— START OF ITEMS —

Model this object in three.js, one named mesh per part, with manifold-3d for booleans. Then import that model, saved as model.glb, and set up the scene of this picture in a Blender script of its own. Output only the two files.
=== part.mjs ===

— END OF ITEMS —
— START OF ITEMS —

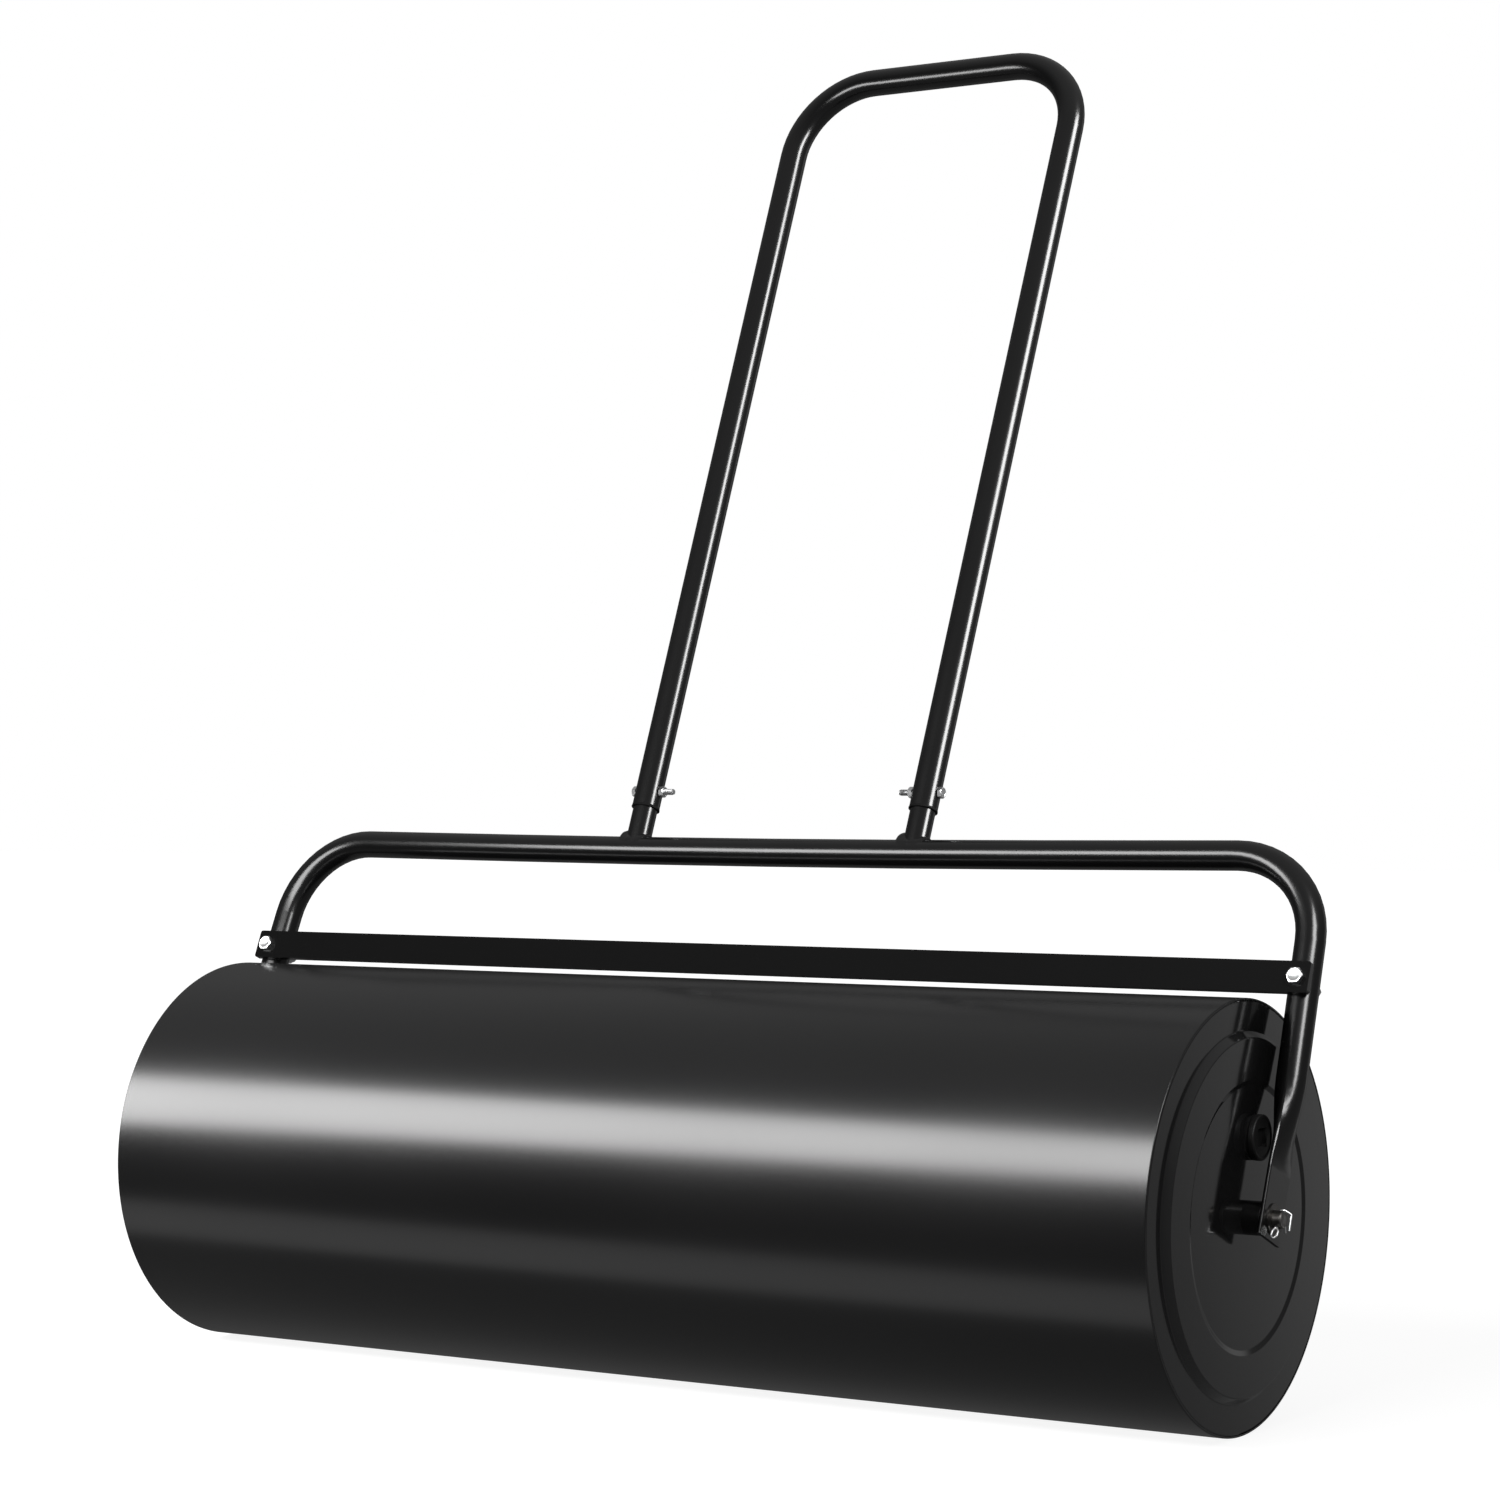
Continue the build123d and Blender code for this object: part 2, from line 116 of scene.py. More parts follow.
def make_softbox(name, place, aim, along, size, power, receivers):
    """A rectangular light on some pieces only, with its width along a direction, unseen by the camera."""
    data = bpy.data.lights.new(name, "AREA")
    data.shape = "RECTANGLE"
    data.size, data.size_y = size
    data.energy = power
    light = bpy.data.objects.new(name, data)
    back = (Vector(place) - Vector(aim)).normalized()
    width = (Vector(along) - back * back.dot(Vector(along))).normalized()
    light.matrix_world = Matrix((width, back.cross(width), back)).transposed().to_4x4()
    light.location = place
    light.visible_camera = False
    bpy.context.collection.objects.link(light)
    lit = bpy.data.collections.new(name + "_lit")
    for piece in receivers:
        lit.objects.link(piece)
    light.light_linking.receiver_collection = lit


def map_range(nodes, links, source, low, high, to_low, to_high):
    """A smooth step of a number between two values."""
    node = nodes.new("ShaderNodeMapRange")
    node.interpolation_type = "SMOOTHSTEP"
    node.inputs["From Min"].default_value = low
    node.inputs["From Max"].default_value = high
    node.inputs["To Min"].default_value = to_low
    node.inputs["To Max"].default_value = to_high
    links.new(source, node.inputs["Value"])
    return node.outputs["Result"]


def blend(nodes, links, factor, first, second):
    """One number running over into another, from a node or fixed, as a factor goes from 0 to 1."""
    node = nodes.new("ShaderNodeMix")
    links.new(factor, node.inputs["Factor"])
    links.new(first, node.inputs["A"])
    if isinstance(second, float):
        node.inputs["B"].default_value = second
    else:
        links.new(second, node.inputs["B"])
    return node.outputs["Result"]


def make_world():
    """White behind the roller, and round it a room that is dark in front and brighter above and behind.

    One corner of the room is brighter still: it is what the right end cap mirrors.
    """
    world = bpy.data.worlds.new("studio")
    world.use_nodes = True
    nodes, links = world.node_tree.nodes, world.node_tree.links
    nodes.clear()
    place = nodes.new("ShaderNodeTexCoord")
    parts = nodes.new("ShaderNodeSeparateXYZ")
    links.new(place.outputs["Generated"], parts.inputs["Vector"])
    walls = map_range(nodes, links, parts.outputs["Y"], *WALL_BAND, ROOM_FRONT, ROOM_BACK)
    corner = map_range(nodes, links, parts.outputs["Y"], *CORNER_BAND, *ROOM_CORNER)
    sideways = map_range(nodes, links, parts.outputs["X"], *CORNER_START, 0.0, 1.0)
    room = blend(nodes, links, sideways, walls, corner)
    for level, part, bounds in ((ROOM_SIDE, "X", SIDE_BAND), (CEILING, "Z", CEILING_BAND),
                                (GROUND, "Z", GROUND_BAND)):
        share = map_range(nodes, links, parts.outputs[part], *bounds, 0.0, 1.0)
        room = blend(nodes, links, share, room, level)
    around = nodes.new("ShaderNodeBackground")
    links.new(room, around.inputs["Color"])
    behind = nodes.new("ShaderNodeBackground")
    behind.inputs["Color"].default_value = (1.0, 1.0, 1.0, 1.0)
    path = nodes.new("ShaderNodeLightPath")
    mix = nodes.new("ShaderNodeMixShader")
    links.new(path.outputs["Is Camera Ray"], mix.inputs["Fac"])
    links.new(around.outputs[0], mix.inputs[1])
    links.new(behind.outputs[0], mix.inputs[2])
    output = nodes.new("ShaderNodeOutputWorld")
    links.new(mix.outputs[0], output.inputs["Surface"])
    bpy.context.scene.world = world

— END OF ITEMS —

From the listing above, collect each line in which the string "with" appears.

Model this object in three.js, one named mesh per part, with manifold-3d for booleans. Then import that model, saved as model.glb, and set up the scene of this picture in a Blender script of its own. Output only the two files.
    """A rectangular light on some pieces only, with its width along a direction, unseen by the camera."""